Regardless of electoral appeal or political pedigree, the bare fact is that Fischer and Mourdock are anathema to the Republican mainstream. Ironically, however, the GOP might need to hold its nose and throw its support behind Fischer, Mourdock, and other Republicans of their ilk if it expects to win a majority in the Senate. Republicans need a net gain of four seats to take the Senate from the Democrats.  

While Mourdock may be demonstrably more conservative than Lugar, both men have an “R” after their name and that’s all that matters when the total is tallied in November. Republicans realize they must hold onto Lugar’s “safe” seat, as well as the Nebraska seat being sought by Fischer if the GOP is to have any chance to displace the Democrats.

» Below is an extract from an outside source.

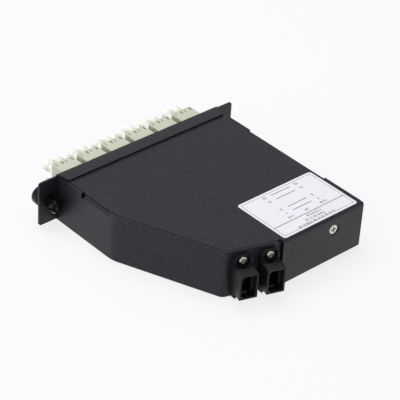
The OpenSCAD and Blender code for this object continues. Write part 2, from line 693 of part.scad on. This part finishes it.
// The plunger that spreads the grommet's legs when it is pushed in
module plunger(side) {
    base = -sheet - collar_t - head_gap;
    front = base - head_len;
    color([0.11, 0.11, 0.12]) translate([side * fastener_x, 0, 0]) rotate([-90, 0, 0])
        rotate_extrude() polygon(concat(
            [[0, front]],
            [for (k = [1:8]) let (a = k * 11.25)
                [head_d / 2 * sin(a), front + head_len * 0.3 * (1 - cos(a))]],
            [[head_d / 2, base - 1.2], [head_d / 2 - 0.5, base - 0.5], [head_d / 2 - 0.5, base],
             [stem_d / 2, base], [stem_d / 2, legs_len - 0.2], [stem_d / 2 - 0.7, legs_len + 0.6],
             [0, legs_len + 0.6]]));
}

tray();
cover();
cover_screw();
clinch_nut();
label();
lc_adapter(0, 1);  // lc_adapter_u1
lc_adapter(1, 1);  // lc_adapter_u2
lc_adapter(2, 1);  // lc_adapter_u3
lc_adapter(3, 1);  // lc_adapter_u4
lc_adapter(4, 1);  // lc_adapter_u5
lc_adapter(5, 1);  // lc_adapter_u6
lc_adapter(0, -1);  // lc_adapter_l1
lc_adapter(1, -1);  // lc_adapter_l2
lc_adapter(2, -1);  // lc_adapter_l3
lc_adapter(3, -1);  // lc_adapter_l4
lc_adapter(4, -1);  // lc_adapter_l5
lc_adapter(5, -1);  // lc_adapter_l6
dust_caps(1);  // dust_caps_upper
dust_caps(-1);  // dust_caps_lower
sleeves();
lc_plugs(1);  // lc_plugs_upper
lc_plugs(-1);  // lc_plugs_lower
leads(1);  // leads_upper
leads(-1);  // leads_lower
fan_out(1);  // fan_out_upper
fan_out(-1);  // fan_out_lower
trunk(1, 0);  // trunk_upper
trunk(-1, 1);  // trunk_lower
mpo_plug(0);  // mpo_plug_a
mpo_plug(1);  // mpo_plug_b
mpo_adapter(0);  // mpo_adapter_a
mpo_adapter(1);  // mpo_adapter_b
mpo_screws();
grommet(1);  // grommet_left
grommet(-1);  // grommet_right
plunger(1);  // plunger_left
plunger(-1);  // plunger_right
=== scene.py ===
import math

import bmesh
import bpy
import numpy as np
from mathutils import Matrix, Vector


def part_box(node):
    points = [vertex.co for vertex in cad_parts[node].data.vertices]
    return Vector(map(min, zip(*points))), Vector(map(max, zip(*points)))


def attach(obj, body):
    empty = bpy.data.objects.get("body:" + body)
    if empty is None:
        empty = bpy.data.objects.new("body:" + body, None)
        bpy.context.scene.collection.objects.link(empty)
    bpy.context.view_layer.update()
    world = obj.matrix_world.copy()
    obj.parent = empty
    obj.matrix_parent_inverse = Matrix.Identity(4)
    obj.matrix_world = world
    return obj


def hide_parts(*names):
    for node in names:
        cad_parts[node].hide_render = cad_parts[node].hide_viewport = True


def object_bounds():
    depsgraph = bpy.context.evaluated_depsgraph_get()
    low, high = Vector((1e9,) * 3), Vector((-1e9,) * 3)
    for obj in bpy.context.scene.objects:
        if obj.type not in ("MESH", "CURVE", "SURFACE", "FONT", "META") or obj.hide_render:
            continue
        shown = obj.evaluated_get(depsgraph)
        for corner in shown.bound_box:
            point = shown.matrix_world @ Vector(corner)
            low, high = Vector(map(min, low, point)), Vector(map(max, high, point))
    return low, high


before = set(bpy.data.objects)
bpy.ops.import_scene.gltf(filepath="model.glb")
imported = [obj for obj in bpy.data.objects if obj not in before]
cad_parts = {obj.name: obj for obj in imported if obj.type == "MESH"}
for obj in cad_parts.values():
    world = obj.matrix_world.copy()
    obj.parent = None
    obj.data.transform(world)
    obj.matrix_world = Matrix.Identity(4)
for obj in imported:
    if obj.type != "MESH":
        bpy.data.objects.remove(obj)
solid_box = [list(corner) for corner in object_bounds()]
scene = bpy.context.scene
scene.view_settings.view_transform = "Standard"

# Camera
# The angle, height and lens at which the whole cassette is seen from behind its tapered side.
camera_data = bpy.data.cameras.new("camera")
camera_data.sensor_width = 36.0
camera_data.lens = 162.6
camera_data.clip_start = 0.05
camera_data.clip_end = 20.0
camera = bpy.data.objects.new("camera", camera_data)
scene.collection.objects.link(camera)
scene.camera = camera
camera_place = (0.51860, 0.59151, 0.52194)
camera_azimuth = math.radians(136.33)
camera_elevation = math.radians(34.66)
camera_roll = math.radians(3.70)
camera_back = np.array([
    math.sin(camera_azimuth) * math.cos(camera_elevation),
    -math.cos(camera_azimuth) * math.cos(camera_elevation),
    math.sin(camera_elevation),
])
level_right = np.cross(-camera_back, [0.0, 0.0, 1.0])
level_right /= np.linalg.norm(level_right)
level_up = np.cross(level_right, -camera_back)
camera_right = math.cos(camera_roll) * level_right + math.sin(camera_roll) * level_up
camera_up = -math.sin(camera_roll) * level_right + math.cos(camera_roll) * level_up
camera_matrix = np.eye(4)
camera_matrix[:3, 0] = camera_right
camera_matrix[:3, 1] = camera_up
camera_matrix[:3, 2] = camera_back
camera_matrix[:3, 3] = camera_place
camera.matrix_world = Matrix(camera_matrix.tolist())

# Tray
# One blank of 1 mm steel, cut, folded into floor, walls, front plate, ears and lip, then
# powder coated black. The coat rounds every edge a little and has a fine orange-peel texture.


def node_group(name, inputs, outputs):
    """An empty shader node group, its entry node and its exit node.

    Each input is (name, kind, default), and each output is (name, kind).
    """
    group = bpy.data.node_groups.new(name, "ShaderNodeTree")
    for label, kind, default in inputs:
        socket = group.interface.new_socket(label, in_out="INPUT", socket_type=kind)
        socket.default_value = default
    for label, kind in outputs:
        group.interface.new_socket(label, in_out="OUTPUT", socket_type=kind)
    entry = group.nodes.new("NodeGroupInput")
    leave = group.nodes.new("NodeGroupOutput")
    return group, entry, leave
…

It’s not as if the establishment is losing all its control, however. Mitt Romney is the very model of a mainstream Republican (he supported TARP, the National Defense Authorization Act, the perpetuation of foreign wars, etc.), and the Republican National Committee has dubbed him the “presumptive nominee.”

The Senate may prove to be less susceptible to mainstream machinations, however.

In Missouri, Senator Claire McCaskill, described by the New York Times as perhaps one of the most “vulnerable Democratic incumbents in the Senate,” is being challenged by wealthy businessman John Brunner.

Like Mourdock, Brunner benefitted from a grass-roots e-mail campaign initiated by FreedomWorks, one of the “conservative” groups collected under the Tea Party banner.

Brunner, taking a cue from Mourdock, committed himself to maintaining an independent conservative spirit if he gets elected and not bowing to the “go along to get along” policy followed by other Republicans once they get settled in Washington.

“Good leaders have a way of sticking to principles and getting people to follow,” Brunner told the New York Times. “Too many people are there for their own careers and their own advancement. We’ve got to get more people up there who are thinking longer term and not just on the issue of the minute.”

Arizona is another state where long-serving self-professed conservatives are having to battle to hold on to their seat in the Senate.

Wil Cardon is a Mesa-based investor who has already spent over $1 million of his own money on a massive media buy targeted at current Representative Jeff Flake, the Republican favorite. Cardon attacks Flake for breaking his self-imposed three-term limit pledge and for supporting amnesty for illegal immigrants.

A new Cardon campaign commercial airing in Arizona calls Flake “a career politician” and points to his support of  an “energy tax” that would require a tax increase of about $1 trillion over a decade.

“Families will pay a thousand dollars more a year for utilities and gas,” the ad claims.

No matter how successful Fischer, Mourdock, and the rest of the “rebels” are in upsetting the establishment’s senatorial apple cart, they shouldn’t let their apparent popularity go to their heads. Voters in November will be wary of wolves in sheep’s clothing and will demand rock-ribbed dedication by these new Senators to the Constitution and its enumerated powers, or they will find themselves joining the ranks of the “one and done” conservatives who drew near to the constitutional cause with their lips, but whose voting records were far from it.